• **To be done**
Below is a listing; copy all of it exactly.

• **Dataset excerpt**
▼▼▼
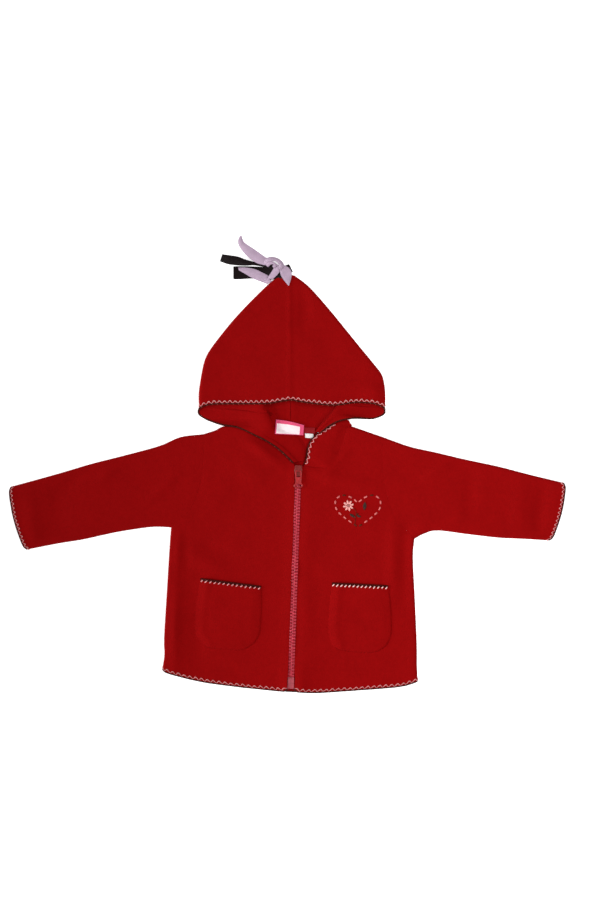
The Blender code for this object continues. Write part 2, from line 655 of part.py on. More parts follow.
def hood_half(name, sign, rows, brow, outline):
    """One half of the hood: lens and neck part below, front and back folded above."""
    seam_x = HOOD_SEAM_X + sign * GAP / 2
    fold = smooth(outline, 40)
    opening = smooth(brow, 30)
    opening[-1].x = seam_x
    tip_row = rows[-1]
    blank = [(seam_x, 0.0, 0.0)] * len(FRONT_SHARES)
    points = [blank + [tuple(p) for p in hood_section(row, seam_x)] for row in rows]
    for climb in CLIMB_SHARES:
        rim = along(fold, climb)
        peak_x = HOOD_PEAK[0] + sign * PEAK_HALF
        middle = Vector((seam_x, opening[-1].y)).lerp(Vector((peak_x, HOOD_PEAK[1])), climb)
        line = []
        for share in FRONT_SHARES:
            flat = middle.lerp(rim, share)
            arch = along(opening, 1.0 - share) - opening[-1].lerp(opening[0], share)
            place = flat + arch * (1.0 - climb) ** 3
            lift = BROW_RISE * math.exp(-(place.y - 72.0) / BROW_FADE)
            level = TOP_Z + ROLL_Z + lift * ease(1.15 * (1.0 - share)) + 0.6 * lift * share
            height = SEAM_Z + (level - SEAM_Z) * rim_share(path_distance(place.x, place.y, fold))
            line.append((place.x, place.y, height))
        start = tip_row.end_y + 7.0
        behind = Vector((middle.x, start + climb * (HOOD_PEAK[1] - start)))
        ridge_x = tip_row.crest_x * (1.0 + 0.12 * climb) - sign * 1.0
        ridge_rise = (tip_row.crest_z - 1.4) * math.exp(-(climb / RIDGE_FADE) ** 2)
        for share in BACK_SHARES:
            place = behind.lerp(rim, share)
            height = SEAM_Z * (1.0 - rim_share(path_distance(place.x, place.y, fold)))
            height += ridge_rise * math.exp(-((place.x - ridge_x) / RIDGE_WIDTH) ** 2)
            line.append((place.x, place.y, height if share < 1.0 else SEAM_Z))
        points.append(line)
    first_full = len(rows)
    outer_column = len(FRONT_SHARES)
    sheet(
        name, points, "fleece", WALL, 0,
        keep=lambda row, column: row >= first_full or column >= outer_column,
    )
    return points


def hood_turn():
    """The left neck end of the hood, outer side up beside the zip's top."""
    points = []
    for row in HOOD_TURN_ROWS:
        edge = Vector((row.edge_x, row.edge_y, row.edge_z + WALL))
        seam = Vector((row.seam_x, row.seam_y, row.seam_z + WALL))
        line = []
        for share in (0.0, 0.12, 0.3, 0.5, 0.7, 0.88, 1.0):
            place = edge.lerp(seam, share)
            place.z += TURN_BULGE * math.sin(math.pi * share)
            line.append(tuple(place))
        points.append(line)
    return sheet("hood_left_turn", points, "fleece", WALL, 1)


def cord_beside(edges, inners):
    """Centres of an edging cord that runs just past a cut edge, on the side away from
    the cloth. Both lists hold (x, y, z) places: on the edge, and inside it."""
    route = []
    for index, (x, y, z) in enumerate(edges):
        before = edges[max(0, index - 1)]
        after = edges[min(len(edges) - 1, index + 1)]
        run = Vector((after[0] - before[0], after[1] - before[1])).normalized()
        across = Vector((-run.y, run.x))
        inward = Vector((inners[index][0] - x, inners[index][1] - y))
        if across.dot(inward) > 0.0:
            across = -across
        reach = EDGING_RADIUS + 3.0 * GAP
        route.append((x + across.x * reach, y + across.y * reach, z))
    return route


def hood_edging(right_points, left_points):
    """One cord round the hood's opening, from the zip to the turned left neck end."""
    outer = len(FRONT_SHARES)
    edges = []
    inners = []
    for rows, points, order in (
        (HOOD_RIGHT_ROWS, right_points, 1), (HOOD_LEFT_ROWS, left_points, -1),
    ):
        places = []
        for line in points[:len(rows)]:
            x, y, z = line[outer]
            places.append(((x, y, z + WALL / 2), line[outer + 2]))
        brow = points[len(rows)]
        x, y, z = brow[outer]
        places.append(((x - order * TIP_REACH, y - 0.4, z + 0.8), brow[outer - 3]))
        for column in range(outer - 2, -1, -1):
            x, y, z = brow[column]
            drop = TIP_DROP * (column / (outer - 2)) ** 4
            places.append(((x, y - drop, z - WALL / 2), (x, y + 5.0, z)))
        if order > 0:
            places.pop()
        for edge, inner in places[::order]:
            edges.append(edge)
            inners.append(inner)
    return cord("hood_edging", cord_beside(edges, inners), "dark_thread", EDGING_RADIUS)


def turn_edging():
    """The cord on the cut edge of the turned neck end."""
    edges = [(row.edge_x, row.edge_y, row.edge_z + WALL / 2) for row in HOOD_TURN_ROWS[:6]]
    inners = [(row.edge_x + 9.0, row.edge_y - 3.0, 0.0) for row in HOOD_TURN_ROWS[:6]]
    return cord("hood_edging_turn", cord_beside(edges, inners), "dark_thread", EDGING_RADIUS)


# ---------------------------------------------------------------- trims on the body
def cuff_edging(name, sign, cuff):
    """A closed cord round a flattened cuff."""
    reach = EDGING_RADIUS + GAP + 0.1
    route = []
    inner = []
    for share in (0.02, 0.12, 0.26, 0.42, 0.58, 0.74, 0.88, 0.98):
        place = along(cuff, share)
        x = place.x + sign * reach
        route.append((x, place.y, top_height(place.x, place.y) - WALL / 2 + 0.35))
        inner.append((x, place.y, under_height(place.x, place.y) + EDGING_RADIUS))
    return cord(name, route + list(reversed(inner)), "dark_thread", EDGING_RADIUS, closed=True)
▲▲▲
• **Answer to this problem**
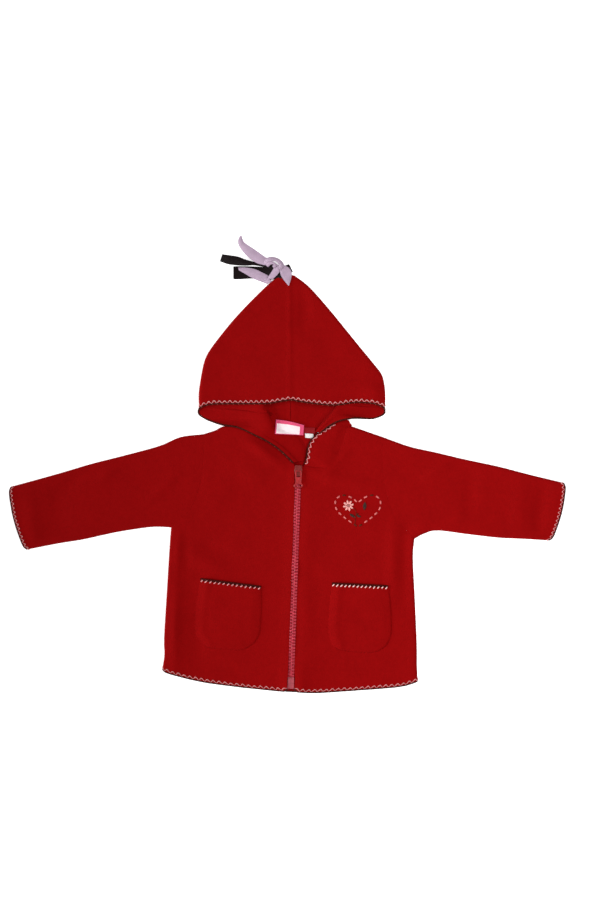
The Blender code for this object continues. Write part 2, from line 655 of part.py on. More parts follow.
def hood_half(name, sign, rows, brow, outline):
    """One half of the hood: lens and neck part below, front and back folded above."""
    seam_x = HOOD_SEAM_X + sign * GAP / 2
    fold = smooth(outline, 40)
    opening = smooth(brow, 30)
    opening[-1].x = seam_x
    tip_row = rows[-1]
    blank = [(seam_x, 0.0, 0.0)] * len(FRONT_SHARES)
    points = [blank + [tuple(p) for p in hood_section(row, seam_x)] for row in rows]
    for climb in CLIMB_SHARES:
        rim = along(fold, climb)
        peak_x = HOOD_PEAK[0] + sign * PEAK_HALF
        middle = Vector((seam_x, opening[-1].y)).lerp(Vector((peak_x, HOOD_PEAK[1])), climb)
        line = []
        for share in FRONT_SHARES:
            flat = middle.lerp(rim, share)
            arch = along(opening, 1.0 - share) - opening[-1].lerp(opening[0], share)
            place = flat + arch * (1.0 - climb) ** 3
            lift = BROW_RISE * math.exp(-(place.y - 72.0) / BROW_FADE)
            level = TOP_Z + ROLL_Z + lift * ease(1.15 * (1.0 - share)) + 0.6 * lift * share
            height = SEAM_Z + (level - SEAM_Z) * rim_share(path_distance(place.x, place.y, fold))
            line.append((place.x, place.y, height))
        start = tip_row.end_y + 7.0
        behind = Vector((middle.x, start + climb * (HOOD_PEAK[1] - start)))
        ridge_x = tip_row.crest_x * (1.0 + 0.12 * climb) - sign * 1.0
        ridge_rise = (tip_row.crest_z - 1.4) * math.exp(-(climb / RIDGE_FADE) ** 2)
        for share in BACK_SHARES:
            place = behind.lerp(rim, share)
            height = SEAM_Z * (1.0 - rim_share(path_distance(place.x, place.y, fold)))
            height += ridge_rise * math.exp(-((place.x - ridge_x) / RIDGE_WIDTH) ** 2)
            line.append((place.x, place.y, height if share < 1.0 else SEAM_Z))
        points.append(line)
    first_full = len(rows)
    outer_column = len(FRONT_SHARES)
    sheet(
        name, points, "fleece", WALL, 0,
        keep=lambda row, column: row >= first_full or column >= outer_column,
    )
    return points


def hood_turn():
    """The left neck end of the hood, outer side up beside the zip's top."""
    points = []
    for row in HOOD_TURN_ROWS:
        edge = Vector((row.edge_x, row.edge_y, row.edge_z + WALL))
        seam = Vector((row.seam_x, row.seam_y, row.seam_z + WALL))
        line = []
        for share in (0.0, 0.12, 0.3, 0.5, 0.7, 0.88, 1.0):
            place = edge.lerp(seam, share)
            place.z += TURN_BULGE * math.sin(math.pi * share)
            line.append(tuple(place))
        points.append(line)
    return sheet("hood_left_turn", points, "fleece", WALL, 1)


def cord_beside(edges, inners):
    """Centres of an edging cord that runs just past a cut edge, on the side away from
    the cloth. Both lists hold (x, y, z) places: on the edge, and inside it."""
    route = []
    for index, (x, y, z) in enumerate(edges):
        before = edges[max(0, index - 1)]
        after = edges[min(len(edges) - 1, index + 1)]
        run = Vector((after[0] - before[0], after[1] - before[1])).normalized()
        across = Vector((-run.y, run.x))
        inward = Vector((inners[index][0] - x, inners[index][1] - y))
        if across.dot(inward) > 0.0:
            across = -across
        reach = EDGING_RADIUS + 3.0 * GAP
        route.append((x + across.x * reach, y + across.y * reach, z))
    return route


def hood_edging(right_points, left_points):
    """One cord round the hood's opening, from the zip to the turned left neck end."""
    outer = len(FRONT_SHARES)
    edges = []
    inners = []
    for rows, points, order in (
        (HOOD_RIGHT_ROWS, right_points, 1), (HOOD_LEFT_ROWS, left_points, -1),
    ):
        places = []
        for line in points[:len(rows)]:
            x, y, z = line[outer]
            places.append(((x, y, z + WALL / 2), line[outer + 2]))
        brow = points[len(rows)]
        x, y, z = brow[outer]
        places.append(((x - order * TIP_REACH, y - 0.4, z + 0.8), brow[outer - 3]))
        for column in range(outer - 2, -1, -1):
            x, y, z = brow[column]
            drop = TIP_DROP * (column / (outer - 2)) ** 4
            places.append(((x, y - drop, z - WALL / 2), (x, y + 5.0, z)))
        if order > 0:
            places.pop()
        for edge, inner in places[::order]:
            edges.append(edge)
            inners.append(inner)
    return cord("hood_edging", cord_beside(edges, inners), "dark_thread", EDGING_RADIUS)


def turn_edging():
    """The cord on the cut edge of the turned neck end."""
    edges = [(row.edge_x, row.edge_y, row.edge_z + WALL / 2) for row in HOOD_TURN_ROWS[:6]]
    inners = [(row.edge_x + 9.0, row.edge_y - 3.0, 0.0) for row in HOOD_TURN_ROWS[:6]]
    return cord("hood_edging_turn", cord_beside(edges, inners), "dark_thread", EDGING_RADIUS)


# ---------------------------------------------------------------- trims on the body
def cuff_edging(name, sign, cuff):
    """A closed cord round a flattened cuff."""
    reach = EDGING_RADIUS + GAP + 0.1
    route = []
    inner = []
    for share in (0.02, 0.12, 0.26, 0.42, 0.58, 0.74, 0.88, 0.98):
        place = along(cuff, share)
        x = place.x + sign * reach
        route.append((x, place.y, top_height(place.x, place.y) - WALL / 2 + 0.35))
        inner.append((x, place.y, under_height(place.x, place.y) + EDGING_RADIUS))
    return cord(name, route + list(reversed(inner)), "dark_thread", EDGING_RADIUS, closed=True)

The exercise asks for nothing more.